2. Configuring Shards for Production

You can tune the parallelism of your application by adjusting the number of shards (worker loops) in the hosting builder.

Production Optimization Checklist

Option Default Tuning Strategy
DispatchLoopCount null (auto) Set explicitly for deterministic loop count, or keep auto mode.
MinDispatchLoops / MaxDispatchLoops 1 / 64 Clamp auto loop selection based on host capacity.
MaxDrainPerWake 2,048 Upper cap for drain budget. Actual drain uses Clamp(ProcessorCount * MaxDrainPerWakeMultiplier, MinDrainPerWake, MaxDrainPerWake).
MaxDrainPerWakeMultiplier 8 Multiplier applied to ProcessorCount to compute the actual drain budget per wake cycle.
using Nalix.Hosting;

var builder = NetworkApplication.CreateBuilder();

builder.ConfigureDispatch(options =>
{
    // 1. Core Affinity: Match physical cores to avoid context switching
    options.WithDispatchLoopCount(Environment.ProcessorCount / 2);

    // 2. Auto-mode guardrails (used only when DispatchLoopCount is null)
    options.MinDispatchLoops = 2;
    options.MaxDispatchLoops = 32;

    // 3. Throughput Tuning: Process 16 packets per wake to improve cache locality
    options.MaxDrainPerWakeMultiplier = 16; 
});

3. Advanced Interaction

Influencing Shard Priority

While a shard processes packets sequentially, it is Priority-Aware. Each shard maintains multiple internal queues (Urgent, High, Normal, Low).

A custom Protocol can influence which queue a packet lands in by setting the Priority Byte in the Nalix header before hand-off:

using Nalix.Abstractions.Networking;
using Nalix.Abstractions.Networking.Packets;
using Nalix.Framework.Memory.Buffers;

public override void ProcessMessage(object sender, IConnectEventArgs args)
{
    IBufferLease lease = args.Lease;

    // Example: Elevate priority for Handshake or Control packets
    if (IsHighPriority(lease))
    {
        // 7 is the Priority offset in the Nalix header (Magic:4, Op:2, Flags:1)
        lease.Span[7] = (byte)PacketPriority.HIGH;
    }

    _dispatch.HandlePacket(lease, args.Connection);
}

Custom Sharding Logic & Shard Keys

The dispatch system determines the "Shard Key" by the Object Identity of the IConnection instance passed to the dispatcher. By default, each physical socket connection has its own identity and thus its own shard.

To implement custom sharding logic (e.g., User-based affinity or Room-based affinity), you must use a Shard Proxy (also known as a Virtual Connection).

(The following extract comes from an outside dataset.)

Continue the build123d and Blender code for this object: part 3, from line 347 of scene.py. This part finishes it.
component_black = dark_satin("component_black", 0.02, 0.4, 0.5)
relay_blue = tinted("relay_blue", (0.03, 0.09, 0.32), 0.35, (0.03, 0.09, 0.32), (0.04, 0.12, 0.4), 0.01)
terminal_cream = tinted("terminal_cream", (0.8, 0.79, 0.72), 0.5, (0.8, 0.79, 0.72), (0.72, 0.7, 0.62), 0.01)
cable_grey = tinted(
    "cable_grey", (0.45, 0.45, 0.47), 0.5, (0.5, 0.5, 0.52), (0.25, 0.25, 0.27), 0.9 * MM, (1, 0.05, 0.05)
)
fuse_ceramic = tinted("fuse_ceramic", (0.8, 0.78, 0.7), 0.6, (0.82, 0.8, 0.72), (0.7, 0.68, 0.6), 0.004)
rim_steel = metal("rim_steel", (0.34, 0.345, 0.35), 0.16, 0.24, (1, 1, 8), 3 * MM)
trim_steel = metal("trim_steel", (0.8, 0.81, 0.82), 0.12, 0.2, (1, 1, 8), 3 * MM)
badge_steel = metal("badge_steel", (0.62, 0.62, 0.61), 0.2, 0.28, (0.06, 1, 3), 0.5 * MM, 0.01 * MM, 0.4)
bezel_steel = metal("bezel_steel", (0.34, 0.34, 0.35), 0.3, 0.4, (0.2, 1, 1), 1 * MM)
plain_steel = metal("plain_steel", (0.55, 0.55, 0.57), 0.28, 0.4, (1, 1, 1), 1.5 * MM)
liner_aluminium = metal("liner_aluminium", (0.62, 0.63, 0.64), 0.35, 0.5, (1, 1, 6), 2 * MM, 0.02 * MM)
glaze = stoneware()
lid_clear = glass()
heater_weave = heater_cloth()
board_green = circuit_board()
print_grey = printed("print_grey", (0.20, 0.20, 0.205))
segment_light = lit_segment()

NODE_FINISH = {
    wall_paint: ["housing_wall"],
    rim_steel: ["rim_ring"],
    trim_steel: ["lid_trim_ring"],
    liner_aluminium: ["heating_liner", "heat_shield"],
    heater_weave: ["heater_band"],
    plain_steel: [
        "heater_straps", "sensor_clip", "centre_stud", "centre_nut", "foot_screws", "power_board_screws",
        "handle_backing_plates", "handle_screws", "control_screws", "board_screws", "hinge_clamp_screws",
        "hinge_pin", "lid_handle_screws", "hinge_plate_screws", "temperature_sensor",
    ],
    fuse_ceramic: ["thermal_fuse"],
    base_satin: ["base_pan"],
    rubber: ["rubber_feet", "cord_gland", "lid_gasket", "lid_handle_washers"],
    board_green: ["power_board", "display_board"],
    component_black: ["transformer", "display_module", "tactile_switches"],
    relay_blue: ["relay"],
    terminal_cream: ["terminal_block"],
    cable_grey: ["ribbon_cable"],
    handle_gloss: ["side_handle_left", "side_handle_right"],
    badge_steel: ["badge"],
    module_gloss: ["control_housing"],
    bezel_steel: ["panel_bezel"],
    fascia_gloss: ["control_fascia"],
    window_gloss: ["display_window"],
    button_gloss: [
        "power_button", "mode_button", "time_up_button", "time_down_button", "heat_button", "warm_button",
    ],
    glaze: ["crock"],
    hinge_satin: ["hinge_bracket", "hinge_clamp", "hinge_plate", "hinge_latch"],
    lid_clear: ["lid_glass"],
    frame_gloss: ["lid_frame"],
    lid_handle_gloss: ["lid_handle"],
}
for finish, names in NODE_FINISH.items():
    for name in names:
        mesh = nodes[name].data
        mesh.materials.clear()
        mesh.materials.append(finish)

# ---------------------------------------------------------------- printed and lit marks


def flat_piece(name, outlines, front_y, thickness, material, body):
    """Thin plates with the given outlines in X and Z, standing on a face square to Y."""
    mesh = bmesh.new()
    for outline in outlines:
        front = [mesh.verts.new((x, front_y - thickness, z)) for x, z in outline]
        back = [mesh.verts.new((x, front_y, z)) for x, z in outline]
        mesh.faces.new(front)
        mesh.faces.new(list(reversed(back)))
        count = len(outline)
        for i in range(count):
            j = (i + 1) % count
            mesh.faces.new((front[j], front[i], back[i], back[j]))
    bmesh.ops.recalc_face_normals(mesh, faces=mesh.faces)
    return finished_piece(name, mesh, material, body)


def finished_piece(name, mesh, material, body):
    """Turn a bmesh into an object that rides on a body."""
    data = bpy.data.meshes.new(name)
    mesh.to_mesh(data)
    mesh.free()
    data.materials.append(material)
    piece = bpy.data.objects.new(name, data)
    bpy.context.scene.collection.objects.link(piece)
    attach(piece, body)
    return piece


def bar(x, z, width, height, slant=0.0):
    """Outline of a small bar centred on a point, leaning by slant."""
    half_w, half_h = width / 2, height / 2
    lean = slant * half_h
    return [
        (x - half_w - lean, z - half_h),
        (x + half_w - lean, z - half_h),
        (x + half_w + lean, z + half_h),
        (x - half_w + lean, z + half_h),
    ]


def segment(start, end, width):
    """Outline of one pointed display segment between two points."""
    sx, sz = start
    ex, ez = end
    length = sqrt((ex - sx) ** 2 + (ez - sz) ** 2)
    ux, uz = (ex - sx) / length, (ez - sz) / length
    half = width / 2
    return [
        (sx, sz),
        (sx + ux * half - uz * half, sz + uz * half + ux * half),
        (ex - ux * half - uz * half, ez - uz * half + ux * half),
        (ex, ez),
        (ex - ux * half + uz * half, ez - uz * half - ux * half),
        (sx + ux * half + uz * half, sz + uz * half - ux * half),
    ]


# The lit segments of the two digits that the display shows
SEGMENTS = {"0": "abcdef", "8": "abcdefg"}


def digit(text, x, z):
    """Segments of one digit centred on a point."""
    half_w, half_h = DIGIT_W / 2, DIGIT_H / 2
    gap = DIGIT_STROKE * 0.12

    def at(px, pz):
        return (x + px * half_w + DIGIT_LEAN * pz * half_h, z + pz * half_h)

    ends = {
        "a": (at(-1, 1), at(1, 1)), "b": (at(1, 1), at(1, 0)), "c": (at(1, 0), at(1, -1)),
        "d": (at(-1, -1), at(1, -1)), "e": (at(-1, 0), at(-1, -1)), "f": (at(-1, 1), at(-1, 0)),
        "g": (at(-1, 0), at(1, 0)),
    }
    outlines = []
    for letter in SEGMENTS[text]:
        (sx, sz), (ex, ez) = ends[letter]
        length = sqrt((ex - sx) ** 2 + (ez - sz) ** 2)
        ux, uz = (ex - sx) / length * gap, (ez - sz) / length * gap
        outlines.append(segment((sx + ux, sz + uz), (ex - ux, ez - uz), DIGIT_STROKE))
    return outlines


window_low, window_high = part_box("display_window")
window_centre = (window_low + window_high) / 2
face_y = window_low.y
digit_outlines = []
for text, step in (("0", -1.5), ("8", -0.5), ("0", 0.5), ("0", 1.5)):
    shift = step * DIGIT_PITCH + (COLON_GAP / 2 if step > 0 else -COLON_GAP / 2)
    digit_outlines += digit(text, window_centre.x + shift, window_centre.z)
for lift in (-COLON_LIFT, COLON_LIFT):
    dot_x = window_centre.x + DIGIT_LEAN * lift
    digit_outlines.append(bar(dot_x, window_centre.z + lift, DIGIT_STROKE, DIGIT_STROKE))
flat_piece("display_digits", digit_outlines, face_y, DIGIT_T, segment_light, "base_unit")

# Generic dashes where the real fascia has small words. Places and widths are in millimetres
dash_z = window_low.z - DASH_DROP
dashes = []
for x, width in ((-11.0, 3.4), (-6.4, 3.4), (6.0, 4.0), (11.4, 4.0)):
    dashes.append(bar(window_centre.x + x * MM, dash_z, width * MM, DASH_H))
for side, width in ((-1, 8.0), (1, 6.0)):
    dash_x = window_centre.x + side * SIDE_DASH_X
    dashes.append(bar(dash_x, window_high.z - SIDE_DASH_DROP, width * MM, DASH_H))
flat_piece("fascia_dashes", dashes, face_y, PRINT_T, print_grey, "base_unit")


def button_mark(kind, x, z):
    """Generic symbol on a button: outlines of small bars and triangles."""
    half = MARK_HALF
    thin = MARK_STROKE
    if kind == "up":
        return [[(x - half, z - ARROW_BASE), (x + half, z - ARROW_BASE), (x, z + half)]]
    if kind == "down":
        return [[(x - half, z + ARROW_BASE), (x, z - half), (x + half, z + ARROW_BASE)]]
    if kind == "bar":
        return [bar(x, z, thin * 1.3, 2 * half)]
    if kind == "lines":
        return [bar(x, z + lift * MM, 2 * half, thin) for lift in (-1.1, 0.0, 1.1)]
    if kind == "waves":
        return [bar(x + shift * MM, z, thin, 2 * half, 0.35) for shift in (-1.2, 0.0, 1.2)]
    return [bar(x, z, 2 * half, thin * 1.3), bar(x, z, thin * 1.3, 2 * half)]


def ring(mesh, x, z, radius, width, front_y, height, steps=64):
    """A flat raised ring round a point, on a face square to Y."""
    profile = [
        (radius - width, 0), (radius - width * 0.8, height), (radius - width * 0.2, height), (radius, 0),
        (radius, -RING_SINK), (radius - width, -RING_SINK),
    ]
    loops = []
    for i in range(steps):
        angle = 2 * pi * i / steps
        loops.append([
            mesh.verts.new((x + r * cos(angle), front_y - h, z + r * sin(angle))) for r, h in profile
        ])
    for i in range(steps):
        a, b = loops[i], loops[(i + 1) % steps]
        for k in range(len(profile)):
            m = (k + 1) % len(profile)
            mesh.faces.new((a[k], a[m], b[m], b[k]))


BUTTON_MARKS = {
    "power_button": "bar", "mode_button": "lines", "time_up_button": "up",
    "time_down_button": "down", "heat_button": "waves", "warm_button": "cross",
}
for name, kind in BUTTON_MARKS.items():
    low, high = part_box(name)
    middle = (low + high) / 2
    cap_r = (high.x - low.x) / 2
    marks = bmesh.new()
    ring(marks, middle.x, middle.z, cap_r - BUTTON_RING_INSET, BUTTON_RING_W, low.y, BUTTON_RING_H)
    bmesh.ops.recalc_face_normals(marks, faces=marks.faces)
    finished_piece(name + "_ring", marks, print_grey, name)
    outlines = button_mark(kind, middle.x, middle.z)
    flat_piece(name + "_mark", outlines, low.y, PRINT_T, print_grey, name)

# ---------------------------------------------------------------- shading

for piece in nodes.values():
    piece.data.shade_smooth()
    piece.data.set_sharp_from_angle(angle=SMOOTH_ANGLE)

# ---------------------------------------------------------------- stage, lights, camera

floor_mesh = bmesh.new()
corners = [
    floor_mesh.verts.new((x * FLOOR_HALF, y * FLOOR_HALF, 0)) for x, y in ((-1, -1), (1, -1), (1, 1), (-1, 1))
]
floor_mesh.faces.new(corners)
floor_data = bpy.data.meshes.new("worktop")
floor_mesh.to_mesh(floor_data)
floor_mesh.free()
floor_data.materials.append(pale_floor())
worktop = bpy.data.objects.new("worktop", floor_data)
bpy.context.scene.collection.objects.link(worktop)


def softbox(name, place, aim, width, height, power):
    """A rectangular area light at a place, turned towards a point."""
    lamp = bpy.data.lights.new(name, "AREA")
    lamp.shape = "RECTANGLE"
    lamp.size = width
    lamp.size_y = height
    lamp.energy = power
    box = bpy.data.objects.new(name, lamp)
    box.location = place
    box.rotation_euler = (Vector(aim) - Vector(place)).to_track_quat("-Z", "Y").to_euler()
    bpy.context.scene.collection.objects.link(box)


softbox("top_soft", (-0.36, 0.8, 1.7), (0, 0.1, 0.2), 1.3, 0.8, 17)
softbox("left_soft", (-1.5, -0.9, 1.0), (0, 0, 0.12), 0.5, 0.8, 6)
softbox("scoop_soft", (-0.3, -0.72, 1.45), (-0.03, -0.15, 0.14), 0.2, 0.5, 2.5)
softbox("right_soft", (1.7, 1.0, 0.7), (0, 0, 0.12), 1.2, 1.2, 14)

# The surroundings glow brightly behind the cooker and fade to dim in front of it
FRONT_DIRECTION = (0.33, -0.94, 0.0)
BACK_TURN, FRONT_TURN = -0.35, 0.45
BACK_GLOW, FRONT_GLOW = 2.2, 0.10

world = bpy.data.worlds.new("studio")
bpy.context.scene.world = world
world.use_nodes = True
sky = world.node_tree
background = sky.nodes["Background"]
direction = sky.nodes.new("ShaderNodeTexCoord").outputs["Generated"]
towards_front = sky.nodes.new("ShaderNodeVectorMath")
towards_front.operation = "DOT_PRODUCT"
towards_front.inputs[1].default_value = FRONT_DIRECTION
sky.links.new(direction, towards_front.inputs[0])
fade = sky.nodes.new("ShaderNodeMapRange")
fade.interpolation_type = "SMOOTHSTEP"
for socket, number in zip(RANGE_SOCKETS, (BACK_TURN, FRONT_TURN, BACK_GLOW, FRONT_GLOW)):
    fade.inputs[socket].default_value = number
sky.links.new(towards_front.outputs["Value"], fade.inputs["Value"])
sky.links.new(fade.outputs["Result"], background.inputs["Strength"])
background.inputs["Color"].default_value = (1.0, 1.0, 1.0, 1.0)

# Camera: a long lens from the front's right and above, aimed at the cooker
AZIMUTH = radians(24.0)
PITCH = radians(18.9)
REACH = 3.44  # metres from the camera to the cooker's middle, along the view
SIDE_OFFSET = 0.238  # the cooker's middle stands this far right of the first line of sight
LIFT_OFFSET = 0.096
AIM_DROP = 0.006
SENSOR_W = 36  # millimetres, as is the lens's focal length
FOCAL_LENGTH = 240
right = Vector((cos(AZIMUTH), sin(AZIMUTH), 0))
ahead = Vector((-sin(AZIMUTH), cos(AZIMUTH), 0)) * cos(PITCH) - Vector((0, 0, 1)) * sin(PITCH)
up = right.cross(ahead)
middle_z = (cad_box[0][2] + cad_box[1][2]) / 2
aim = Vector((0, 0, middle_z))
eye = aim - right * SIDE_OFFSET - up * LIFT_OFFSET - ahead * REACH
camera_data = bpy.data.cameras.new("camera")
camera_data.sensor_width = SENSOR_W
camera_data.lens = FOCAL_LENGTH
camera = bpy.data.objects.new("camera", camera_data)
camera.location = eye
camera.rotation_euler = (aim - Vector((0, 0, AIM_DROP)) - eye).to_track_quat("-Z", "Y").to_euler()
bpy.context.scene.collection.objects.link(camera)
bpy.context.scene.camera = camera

How to implement a Shard Proxy:

  1. Define a Shared Instance: Create a single instance of an object that represents your shard (e.g., a UserContext or RoomContext).
  2. Pass the Proxy to Dispatch: Instead of passing the raw physical connection to _dispatch.HandlePacket, pass the shared proxy instance.
  3. Sequential Guarantee: Because both physical connections share the same proxy instance, they share the same internal ConnectionState in the dispatcher, guaranteeing they are never processed in parallel.

Production Scenario: User-Based Affinity

If a player logs in from multiple devices (e.g., Phone and Tablet), and you need to ensure their state is updated sequentially across all devices to avoid race conditions in your database or game logic.

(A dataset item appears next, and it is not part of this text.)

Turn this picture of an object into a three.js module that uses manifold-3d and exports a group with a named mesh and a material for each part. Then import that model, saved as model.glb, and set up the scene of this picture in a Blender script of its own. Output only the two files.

using Nalix.Abstractions.Networking;
using Nalix.Framework.Memory.Buffers;

// A minimal proxy that the dispatcher uses as a Shard Key
public sealed class UserShardProxy : IConnection
{
    // The physical connection we are currently wrapping (if needed for sending)
    public IConnection PhysicalConnection { get; }
    public long UserID { get; }

    public UserShardProxy(long userId, IConnection physical)
    {
        UserID = userId;
        PhysicalConnection = physical;
    }

    // DISPATCHER NOTE: The dispatcher uses RuntimeHelpers.GetHashCode(connection)
    // for bucket selection. For the proxy to work as a shard key, you MUST
    // reuse the SAME object instance for all connections belonging to the same Shard.

    // Delegate required members...
    public ISnowflake ID => PhysicalConnection.ID;
    public INetworkEndpoint NetworkEndpoint => PhysicalConnection.NetworkEndpoint;
    // ... other IConnection members
}

// In your Protocol or Middleware:
public void RouteToUserShard(IConnection rawConnection, IBufferLease packet)
{
    // Retrieve the shared proxy instance from your session manager.
    // Ensure this returns the EXACT SAME instance for the same UserID.
    var proxy = SessionManager.GetOrCreateUserShard(rawConnection.UserID);

    // The dispatcher now treats all packets for this 'proxy' instance 
    // as a single sequential stream (Shard).
    _dispatch.HandlePacket(packet, proxy);
}

Full Implementation Guide

For a complete, step-by-step example of implementing a ShardProxy and registering a custom router in the hosting builder, see the Custom Packet Router Guide.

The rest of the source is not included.